### Directions
Would you quote every entry exactly, dropping only the pictures?

### Record extracts
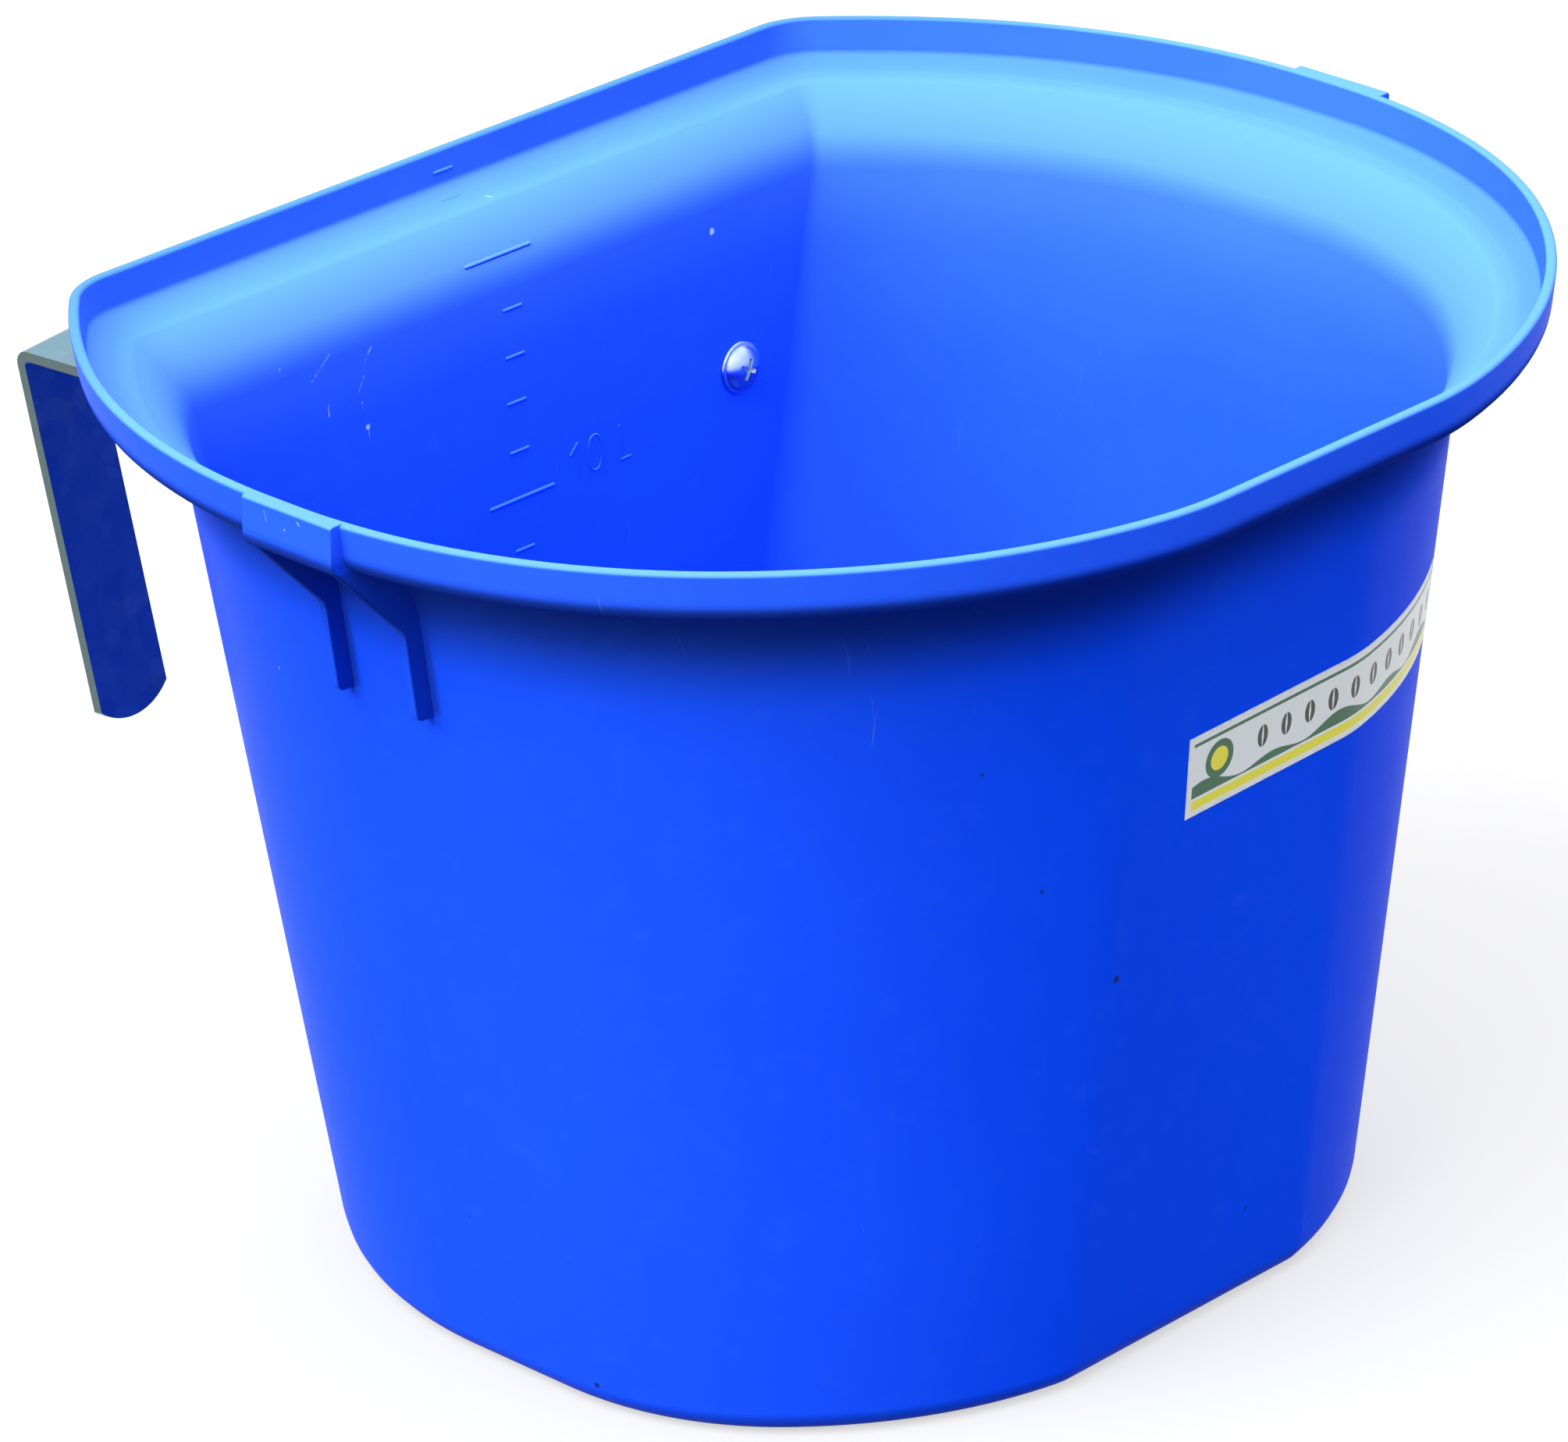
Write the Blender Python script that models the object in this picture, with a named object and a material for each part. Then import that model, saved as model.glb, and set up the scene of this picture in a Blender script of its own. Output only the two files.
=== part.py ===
"""Hanging feed trough for horses and other stock.

A deep moulded trough with a flat back, an upright rim lip and two ribbed ears. It hangs by two hooks
of bent flat bar. Each hook is held to the back wall by one screw and nut, and turns on that screw.

+X is to the right of someone who faces the front, -Y is the front and +Z is up. The origin is the
middle of the base's underside. Lengths are in metres and angles in degrees.
"""

import math

import bmesh
import bpy
from mathutils import Vector

# Trough plan. Half of a plan outline runs from the middle of the back to the middle of the front: a
# back flat, three arcs, a side flat, three more arcs, and a front flat that closes it. An arc turns by
# the same angle at every height, so the walls are straight from the base to the shoulder.
BACK_CORNER_TURN = 44.0
BACK_QUARTER_TURN = 13.0
FRONT_QUARTER_TURN = 43.0
FRONT_CORNER_TURN = 12.0

# Outside of the wall at the base
BASE_BACK_FLAT = 0.0624
BASE_BACK_RADII = (0.0471, 0.1720, 0.1115)
BASE_SIDE_FLAT = 0.0346
BASE_FRONT_RADII = (0.0828, 0.1287, 0.0156)

# Inner edge of the rim at the top
RIM_BACK_FLAT = 0.1284
RIM_BACK_RADII = (0.0204, 0.2125, 0.1714)
RIM_SIDE_FLAT = 0.0086
RIM_FRONT_RADII = (0.1548, 0.1869, 0.1014)
RIM_BACK_SETBACK = 0.0348

# Trough section, from the rim down: lip, sloping land, ledge, wide shoulder curve, wall and base
HEIGHT = 0.2659
WALL = 0.003
FLOOR = 0.0032
RIM_OVERHANG = 0.0191
LIP_FACE = 0.009
LIP_FILLET = 0.0025
LIP_EDGE_ROUND = 0.001
LAND_LENGTH = 0.0054
LAND_SLOPE = 22.0
LEDGE_LENGTH = 0.003
LEDGE_SLOPE = 6.0
LEDGE_FILLET = 0.002
LEDGE_EDGE_ROUND = 0.001
SHOULDER_SLOPE = 38.0
BASE_EDGE_RADIUS = 0.0075
FLOOR_EDGE_RADIUS = 0.0045

# Ears on the lip and the ribs under them
EAR_Y = 0.0047
EAR_WIDTH = 0.0302
EAR_HEIGHT = 0.0132
EAR_PROUD = 0.002
EAR_END_CHAMFER = 0.0007
EAR_LOWER_ROUND = 0.0045
RIB_THICKNESS = 0.0025
RIB_PROUD = 0.0055
RIB_SINK = 0.0002
RIB_END_DROP = 0.0617
RIB_BEND_RADIUS = 0.008
RIB_END_ROUND = 0.0012

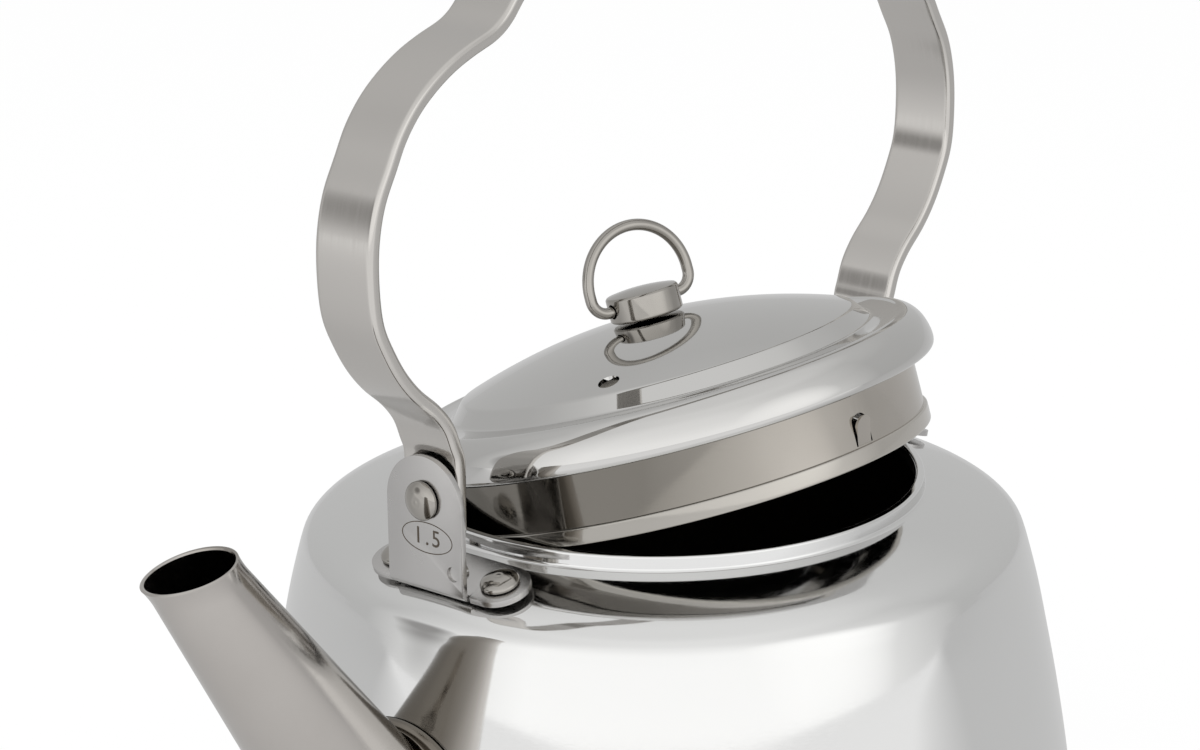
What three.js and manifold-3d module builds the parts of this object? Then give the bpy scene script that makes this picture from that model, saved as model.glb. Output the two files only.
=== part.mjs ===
// Stainless steel camping kettle with a bail handle and a loose, domed plug lid.
// Millimetres, +Z up. The origin is the centre of the flat bottom, the spout points along -X
// and the handle swings about an axis along X.
import * as THREE from 'three';
import { mergeVertices } from 'three/addons/utils/BufferGeometryUtils.js';
import Module from 'manifold-3d';

const wasm = await Module();
wasm.setup();

// Body
const bodyHeight = 100;
const baseRadius = 77.6;
const mouthRadius = 46;
const rimWidth = 1.7;
const rimFold = 3;
const collarHeight = 2.8;
const wallTopRadius = 67;
const domeSlope = THREE.MathUtils.degToRad(14);
const shoulderDrop = 12.2;
const sheet = 0.8;
const baseLip = 5;
const baseCornerRadius = 4.6;
const collarFillet = 2.4;
const rimRound = 0.8;
const joinGap = 0.3;
const boreClearance = 0.3;

// Spout
const spoutMouthReach = 117.4;
const spoutMouthHeight = 113;
const spoutRise = THREE.MathUtils.degToRad(54.4);
const spoutMouthRadius = 7.5;
const spoutTaper = 0.086;
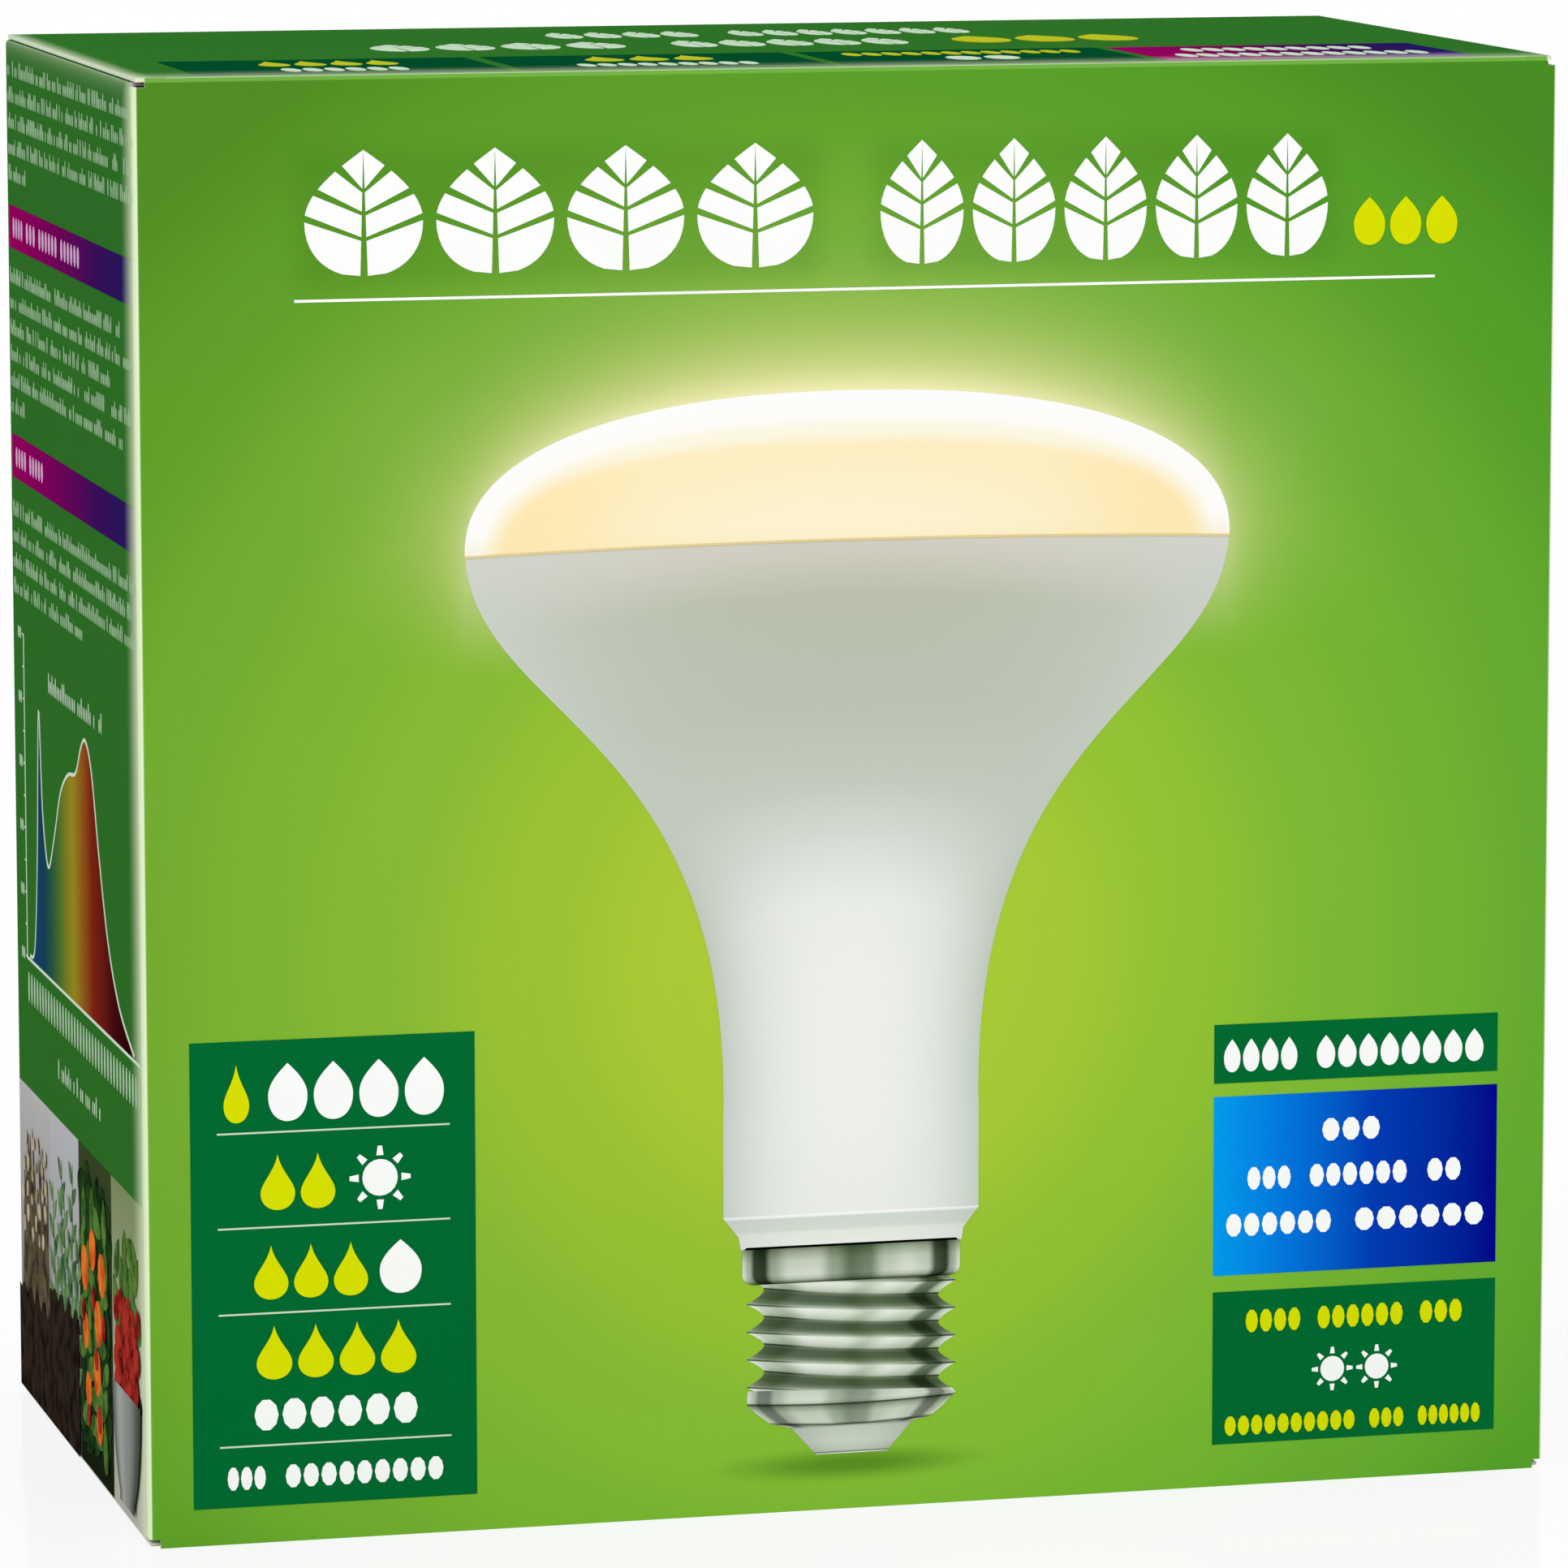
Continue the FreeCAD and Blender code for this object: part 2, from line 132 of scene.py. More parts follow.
class Graph:
    """A node tree to which node() adds any node."""

    def __init__(self, tree):
        self.tree = tree

    def node(self, kind, settings=None, sockets=None, output=0):
        """Adds a node, sets it up, gives its sockets their values or links, and returns an output."""
        made = self.tree.nodes.new(kind)
        for key, value in (settings or {}).items():
            if key == "stops":
                self.set_stops(made.color_ramp, value)
            else:
                setattr(made, key, value)
        for key, value in (sockets or {}).items():
            if isinstance(value, Channel):
                self.tree.links.new(value.socket, made.inputs[key])
            else:
                made.inputs[key].default_value = value
        return Channel(self, made.outputs[output]) if made.outputs else made

    def vector(self, x=0.0, y=0.0, z=0.0):
        return self.node("ShaderNodeCombineXYZ", sockets={0: x, 1: y, 2: z})

    @staticmethod
    def set_stops(ramp, stops):
        for _ in range(len(stops) - len(ramp.elements)):
            ramp.elements.new(0.5)
        for element, (place, colour) in zip(ramp.elements, stops):
            element.position = place
            element.color = colour


# %% [markdown]
# ## Finishes
#
# A finish is a material: patterns on Object coordinates, in the carton's own millimetres, feed one
# Principled surface. Colours are written as they look on the print, 0 to 255, and turned into the
# linear values that light works with.

# %% Colours and the finish class
def ink(red, green, blue):
    """A colour given as it looks, as a linear colour."""
    def linear(level):
        share = level / 255
        return share / 12.92 if share <= 0.04045 else ((share + 0.055) / 1.055) ** 2.4
    return (linear(red), linear(green), linear(blue), 1.0)


def stops(*rows):
    """The stops of a ramp, from rows of place, red, green and blue."""
    return [(place, ink(*colour)) for place, *colour in rows]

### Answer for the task
Write the Blender Python script that models the object in this picture, with a named object and a material for each part. Then import that model, saved as model.glb, and set up the scene of this picture in a Blender script of its own. Output only the two files.
=== part.py ===
"""Hanging feed trough for horses and other stock.

A deep moulded trough with a flat back, an upright rim lip and two ribbed ears. It hangs by two hooks
of bent flat bar. Each hook is held to the back wall by one screw and nut, and turns on that screw.

+X is to the right of someone who faces the front, -Y is the front and +Z is up. The origin is the
middle of the base's underside. Lengths are in metres and angles in degrees.
"""

import math

import bmesh
import bpy
from mathutils import Vector

# Trough plan. Half of a plan outline runs from the middle of the back to the middle of the front: a
# back flat, three arcs, a side flat, three more arcs, and a front flat that closes it. An arc turns by
# the same angle at every height, so the walls are straight from the base to the shoulder.
BACK_CORNER_TURN = 44.0
BACK_QUARTER_TURN = 13.0
FRONT_QUARTER_TURN = 43.0
FRONT_CORNER_TURN = 12.0

# Outside of the wall at the base
BASE_BACK_FLAT = 0.0624
BASE_BACK_RADII = (0.0471, 0.1720, 0.1115)
BASE_SIDE_FLAT = 0.0346
BASE_FRONT_RADII = (0.0828, 0.1287, 0.0156)

# Inner edge of the rim at the top
RIM_BACK_FLAT = 0.1284
RIM_BACK_RADII = (0.0204, 0.2125, 0.1714)
RIM_SIDE_FLAT = 0.0086
RIM_FRONT_RADII = (0.1548, 0.1869, 0.1014)
RIM_BACK_SETBACK = 0.0348

# Trough section, from the rim down: lip, sloping land, ledge, wide shoulder curve, wall and base
HEIGHT = 0.2659
WALL = 0.003
FLOOR = 0.0032
RIM_OVERHANG = 0.0191
LIP_FACE = 0.009
LIP_FILLET = 0.0025
LIP_EDGE_ROUND = 0.001
LAND_LENGTH = 0.0054
LAND_SLOPE = 22.0
LEDGE_LENGTH = 0.003
LEDGE_SLOPE = 6.0
LEDGE_FILLET = 0.002
LEDGE_EDGE_ROUND = 0.001
SHOULDER_SLOPE = 38.0
BASE_EDGE_RADIUS = 0.0075
FLOOR_EDGE_RADIUS = 0.0045

# Ears on the lip and the ribs under them
EAR_Y = 0.0047
EAR_WIDTH = 0.0302
EAR_HEIGHT = 0.0132
EAR_PROUD = 0.002
EAR_END_CHAMFER = 0.0007
EAR_LOWER_ROUND = 0.0045
RIB_THICKNESS = 0.0025
RIB_PROUD = 0.0055
RIB_SINK = 0.0002
RIB_END_DROP = 0.0617
RIB_BEND_RADIUS = 0.008
RIB_END_ROUND = 0.0012

What three.js and manifold-3d module builds the parts of this object? Then give the bpy scene script that makes this picture from that model, saved as model.glb. Output the two files only.
=== part.mjs ===
// Stainless steel camping kettle with a bail handle and a loose, domed plug lid.
// Millimetres, +Z up. The origin is the centre of the flat bottom, the spout points along -X
// and the handle swings about an axis along X.
import * as THREE from 'three';
import { mergeVertices } from 'three/addons/utils/BufferGeometryUtils.js';
import Module from 'manifold-3d';

const wasm = await Module();
wasm.setup();

// Body
const bodyHeight = 100;
const baseRadius = 77.6;
const mouthRadius = 46;
const rimWidth = 1.7;
const rimFold = 3;
const collarHeight = 2.8;
const wallTopRadius = 67;
const domeSlope = THREE.MathUtils.degToRad(14);
const shoulderDrop = 12.2;
const sheet = 0.8;
const baseLip = 5;
const baseCornerRadius = 4.6;
const collarFillet = 2.4;
const rimRound = 0.8;
const joinGap = 0.3;
const boreClearance = 0.3;

// Spout
const spoutMouthReach = 117.4;
const spoutMouthHeight = 113;
const spoutRise = THREE.MathUtils.degToRad(54.4);
const spoutMouthRadius = 7.5;
const spoutTaper = 0.086;
Continue the FreeCAD and Blender code for this object: part 2, from line 132 of scene.py. More parts follow.
class Graph:
    """A node tree to which node() adds any node."""

    def __init__(self, tree):
        self.tree = tree

    def node(self, kind, settings=None, sockets=None, output=0):
        """Adds a node, sets it up, gives its sockets their values or links, and returns an output."""
        made = self.tree.nodes.new(kind)
        for key, value in (settings or {}).items():
            if key == "stops":
                self.set_stops(made.color_ramp, value)
            else:
                setattr(made, key, value)
        for key, value in (sockets or {}).items():
            if isinstance(value, Channel):
                self.tree.links.new(value.socket, made.inputs[key])
            else:
                made.inputs[key].default_value = value
        return Channel(self, made.outputs[output]) if made.outputs else made

    def vector(self, x=0.0, y=0.0, z=0.0):
        return self.node("ShaderNodeCombineXYZ", sockets={0: x, 1: y, 2: z})

    @staticmethod
    def set_stops(ramp, stops):
        for _ in range(len(stops) - len(ramp.elements)):
            ramp.elements.new(0.5)
        for element, (place, colour) in zip(ramp.elements, stops):
            element.position = place
            element.color = colour


# %% [markdown]
# ## Finishes
#
# A finish is a material: patterns on Object coordinates, in the carton's own millimetres, feed one
# Principled surface. Colours are written as they look on the print, 0 to 255, and turned into the
# linear values that light works with.

# %% Colours and the finish class
def ink(red, green, blue):
    """A colour given as it looks, as a linear colour."""
    def linear(level):
        share = level / 255
        return share / 12.92 if share <= 0.04045 else ((share + 0.055) / 1.055) ** 2.4
    return (linear(red), linear(green), linear(blue), 1.0)


def stops(*rows):
    """The stops of a ramp, from rows of place, red, green and blue."""
    return [(place, ink(*colour)) for place, *colour in rows]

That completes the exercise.